RBS has said it expects to pay out an extra £900m on top of the £5.3bn it had already ring-fenced, thanks to the rush.

New City Agenda, a consumer think tank, said if this were replicated at other banks, Barclays and Lloyds could be saddled with extra bills of £1bn and £2bn.

The end of PPI does not sound the death knell for claims firms – or for customers seeking recompense for deals they were mis-sold. Here are three other areas where consumers could be in line for a refund. 

Packaged bank accounts

Millions of customers may have been mis-sold packaged accounts, said Martyn James of Resolver, a complaints service. The accounts were his firm’s sixth most complained-about category last year and 270,000 complaints have been registered since 2015.

The accounts charge a monthly fee, typically between £10 and £25, in return for benefits such as travel insurance or breakdown cover.

Yet consumers frequently find the benefits are useless. Mr James said that, throughout the 2000s, bank staff were given high targets and pressured to sell as many packaged accounts as possible. This led to consumers being signed up to accounts they had little use for.

One Telegraph Money reader received around £800 back from her bank after she became frustrated with the benefits she received. She was sold a £13-a-month account with the promise of breakdown cover and preferential treatment on loans.

However, the car insurance did not cover driving in Europe, forcing her to buy a separate policy, and she was refused a bridging loan for a house purchase. She complained and was refunded the fees.

Gareth Shaw of Which?, the consumer group, said banks had an obligation to provide clear information to customers to help them make a decision. He added: “Banks have not always played by the rules and have had to set aside millions for compensation claims as a result.”

‘Gap’ insurance

Guaranteed asset protection (Gap) insurance is sold to car buyers to cover the difference between the price paid and the amount the driver would receive if the vehicle were written off.

Cars quickly shed value. A driver who paid £15,000 for a new car that was written off shortly afterwards might receive only £10,000 from the insurer. In theory, Gap insurance would pay the difference, but this is often far from the reality.

In one case, the Financial Ombudsman Service ordered a dealership to compensate a driver, “Hannah”, whose insurance paid out less than expected. The small print of the policy stated that it would use a “trade guide valuation” for the vehicle, but Hannah had paid more than this for the car.

The ombudsman ruled that the garage should have made clear that the insurance might pay less. 

Estimates of how much consumers have overpaid for Gap insurance are as high as £121m a year.

The Financial Conduct Authority, the City watchdog, introduced a number of new measures in 2015. Research from the time found that 38pc of those who bought add-on insurance had not considered a need for it before the day of purchase – suggesting that it was sold to them by the salesman. With Gap insurance, this rose to 59pc.

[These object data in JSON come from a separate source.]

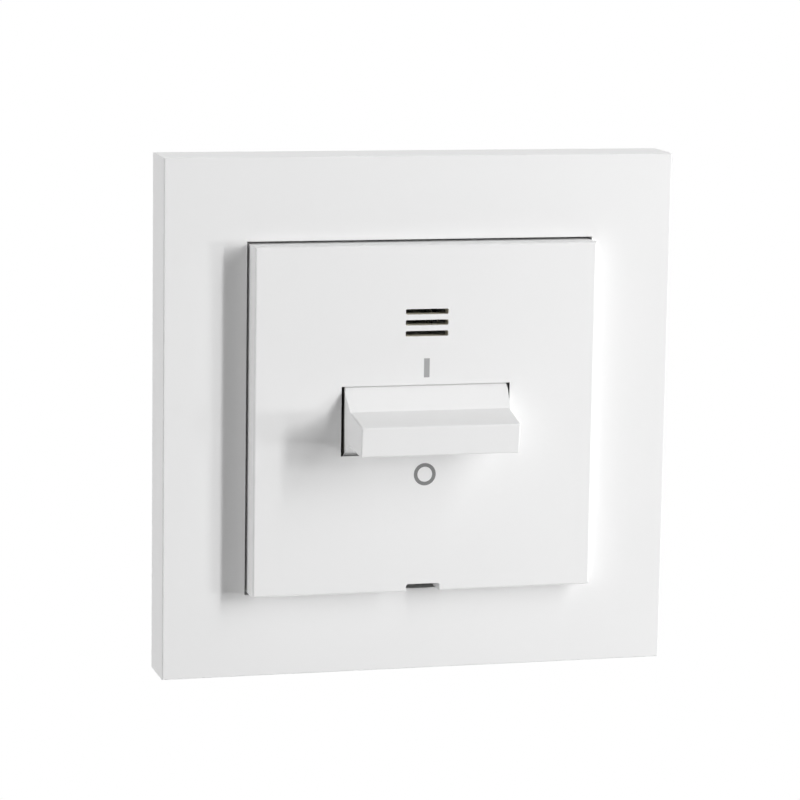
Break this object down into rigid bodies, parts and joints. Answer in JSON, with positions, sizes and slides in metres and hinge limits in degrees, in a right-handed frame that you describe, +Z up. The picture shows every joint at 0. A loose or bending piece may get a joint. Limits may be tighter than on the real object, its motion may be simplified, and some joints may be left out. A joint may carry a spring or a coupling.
{
  "type": "illuminated light switch",
  "caption": "White flush-mounted switch: square frame, raised centre plate with lamp slots, wide flat lever, and an insert with clamps and claws behind.",
  "frame": {"origin": "middle of the mounting ring's back face, on the wall plane, halfway between the box screws", "axes": "+Y into the wall, +Z up, +X to the right as seen from the front"},
  "size_m": [0.082, 0.0441, 0.082],
  "materials": {
    "white_moulding": "fine satin, moulded",
    "grey_moulding": "satin, moulded",
    "pale_moulding": "satin, moulded",
    "key_moulding": "satin, moulded",
    "zinc_steel": "pressed, zinc plated",
    "spring_steel": "bright",
    "contact_brass": "pressed, bright",
    "lamp_glass": "clear"
  },
  "bodies": {
    "insert": {"cover_frame": "white_moulding", "centre_plate": "white_moulding", "mounting_ring": "zinc_steel", "insert_base": "grey_moulding", "insert_cover": "pale_moulding", "cover_screws": "zinc_steel", "lamp_holder": "pale_moulding", "pilot_lamp": "lamp_glass", "lamp_leads": "spring_steel", "line_contact_left": "contact_brass", "load_contact_left": "contact_brass", "claw_screw_left": "zinc_steel", "clamp_spring_upper_left": "spring_steel", "clamp_spring_lower_left": "spring_steel", "line_contact_right": "contact_brass", "load_contact_right": "contact_brass", "claw_screw_right": "zinc_steel", "clamp_spring_upper_right": "spring_steel", "clamp_spring_lower_right": "spring_steel"},
    "lever": {"toggle_lever": "white_moulding", "plunger_spring_left": "spring_steel", "plunger_spring_right": "spring_steel"},
    "plunger_left": {"plunger_left": "contact_brass"},
    "rocker_left": {"contact_rocker_left": "contact_brass"},
    "claw_left": {"claw_left": "zinc_steel"},
    "nut_left": {"wedge_nut_left": "zinc_steel"},
    "key_upper_left": {"release_key_upper_left": "key_moulding"},
    "key_lower_left": {"release_key_lower_left": "key_moulding"},
    "plunger_right": {"plunger_right": "contact_brass"},
    "rocker_right": {"contact_rocker_right": "contact_brass"},
    "claw_right": {"claw_right": "zinc_steel"},
    "nut_right": {"wedge_nut_right": "zinc_steel"},
    "key_upper_right": {"release_key_upper_right": "key_moulding"},
    "key_lower_right": {"release_key_lower_right": "key_moulding"}
  },
  "joints": [
    {"name": "lever_tilt", "type": "hinge", "parent": "insert", "child": "lever", "pos_m": [0, -0.0097, 0], "axis": [-1, 0, 0], "range_deg": [0, 16]},
    {"name": "plunger_left_slide", "type": "slide", "parent": "lever", "child": "plunger_left", "axis": [0, -0.9903, -0.1392], "range_m": [0, 0.0004], "stiffness_N_per_m": 500, "springref_m": -0.001},
    {"name": "rocker_left_tilt", "type": "hinge", "parent": "insert", "child": "rocker_left", "pos_m": [-0.009, 0.00386, 0], "axis": [1, 0, 0], "range_deg": [0, 16]},
    {"name": "key_upper_left_push", "type": "slide", "parent": "insert", "child": "key_upper_left", "axis": [0, -1, 0], "range_m": [0, 0.0012], "stiffness_N_per_m": 300, "springref_m": -0.0005},
    {"name": "key_lower_left_push", "type": "slide", "parent": "insert", "child": "key_lower_left", "axis": [0, -1, 0], "range_m": [0, 0.0012], "stiffness_N_per_m": 300, "springref_m": -0.0005},
    {"name": "nut_left_travel", "type": "slide", "parent": "insert", "child": "nut_left", "axis": [0, -1, 0], "range_m": [0, 0.007]},
    {"name": "claw_left_swing", "type": "hinge", "parent": "insert", "child": "claw_left", "pos_m": [-0.024, 0.0019, 0], "axis": [0, 0, 1], "range_deg": [0, 15]},
    {"name": "plunger_right_slide", "type": "slide", "parent": "lever", "child": "plunger_right", "axis": [0, -0.9903, -0.1392], "range_m": [0, 0.0004], "stiffness_N_per_m": 500, "springref_m": -0.001},
    {"name": "rocker_right_tilt", "type": "hinge", "parent": "insert", "child": "rocker_right", "pos_m": [0.009, 0.00386, 0], "axis": [1, 0, 0], "range_deg": [0, 16]},
    {"name": "key_upper_right_push", "type": "slide", "parent": "insert", "child": "key_upper_right", "axis": [0, -1, 0], "range_m": [0, 0.0012], "stiffness_N_per_m": 300, "springref_m": -0.0005},
    {"name": "key_lower_right_push", "type": "slide", "parent": "insert", "child": "key_lower_right", "axis": [0, -1, 0], "range_m": [0, 0.0012], "stiffness_N_per_m": 300, "springref_m": -0.0005},
    {"name": "nut_right_travel", "type": "slide", "parent": "insert", "child": "nut_right", "axis": [0, -1, 0], "range_m": [0, 0.007]},
    {"name": "claw_right_swing", "type": "hinge", "parent": "insert", "child": "claw_right", "pos_m": [0.024, 0.0019, 0], "axis": [0, 0, -1], "range_deg": [0, 15]}
  ],
  "couplings": [
    {"joint": "rocker_left_tilt", "follows": "lever_tilt", "ratio": 1},
    {"joint": "claw_left_swing", "follows": "nut_left_travel", "rad_per_m": 37.4},
    {"joint": "rocker_right_tilt", "follows": "lever_tilt", "ratio": 1},
    {"joint": "claw_right_swing", "follows": "nut_right_travel", "rad_per_m": 37.4}
  ]
}
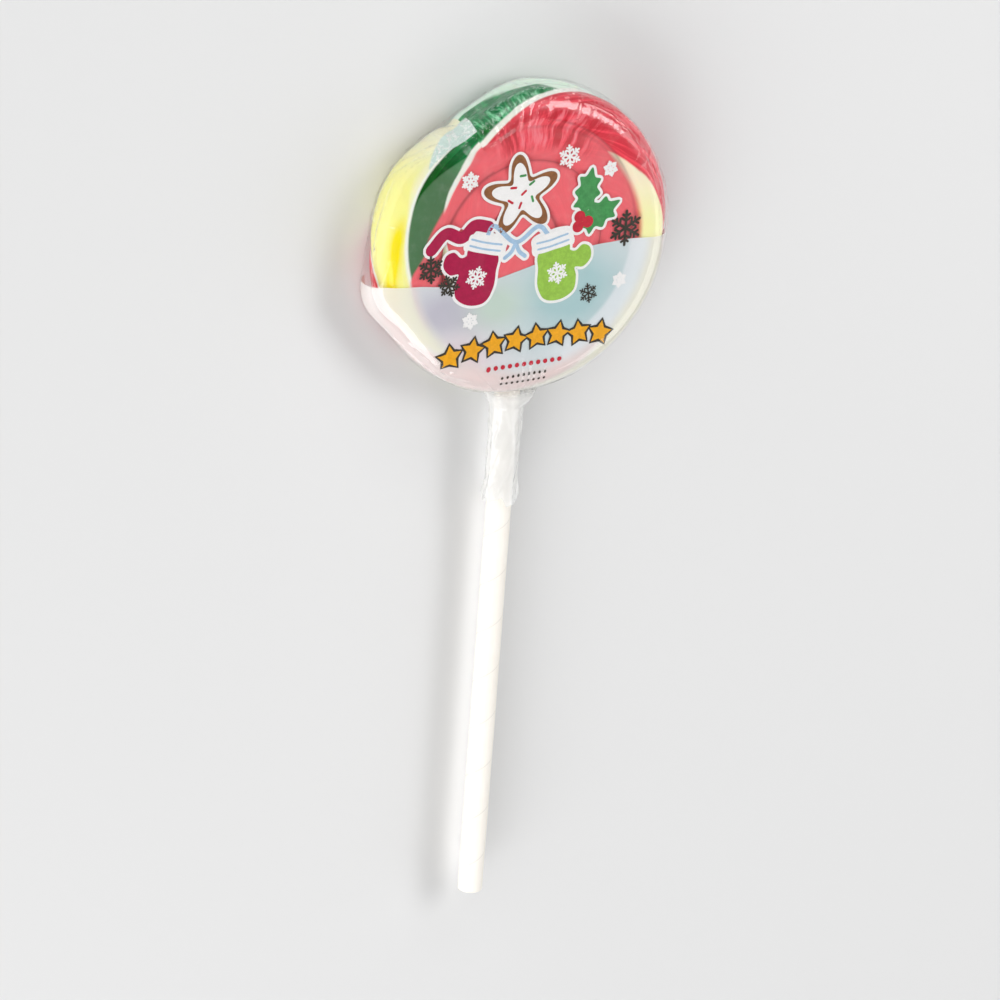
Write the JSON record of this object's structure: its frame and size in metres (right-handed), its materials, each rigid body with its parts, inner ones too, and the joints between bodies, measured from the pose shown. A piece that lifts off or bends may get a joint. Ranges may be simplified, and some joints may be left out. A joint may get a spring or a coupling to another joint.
{
  "type": "swirl lollipop",
  "caption": "Round flat swirl lollipop of hard candy on a rolled paper stick, wrapped in clear printed film that is gathered into a skirt below the head, lying on its back.",
  "frame": {"origin": "centre of the film's flat back, on the surface that the lollipop lies on, under the centre of the round head", "axes": "+Z out of the face of the head, +Y from the stick towards the top of the head, +X to the right of the face"},
  "size_m": [0.056, 0.1487, 0.0112],
  "materials": {
    "candy": "glossy hard candy, striped red, yellow, green and white",
    "stick": "smooth waxed paper",
    "film": "clear glossy film with a printed front"
  },
  "bodies": {
    "root": {"candy": "candy", "stick": "stick", "wrapper": "film"}
  },
  "joints": []
}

Providers must now give customers two days to consider whether they need the insurance and publish claims data. Including cover on an “opt-out” basis is also banned.

Pensions

Complaints about pension advice are growing quickly. The ombudsman received 7,490 new complaints about pensions last year. 

The 2015 pension freedoms, which allow access to pots from the age of 55, led to a swell of inquiries from those nearing retirement about whether to leave generous workplace schemes.  These transfers often involve huge sums and are a gold mine for mis-selling.

The 2017 restructuring of the British Steel pension scheme led to the targeting of 124,000 people in what a parliamentary committee called a “major mis-selling scandal”. Members of the scheme had to decide what to do with their savings; many were targeted by “vulture” advisers.

Last year the scheme’s trustees said it had processed 2,600 transfers with a value of £1.1bn. One worker told the BBC he had lost more than £200,000.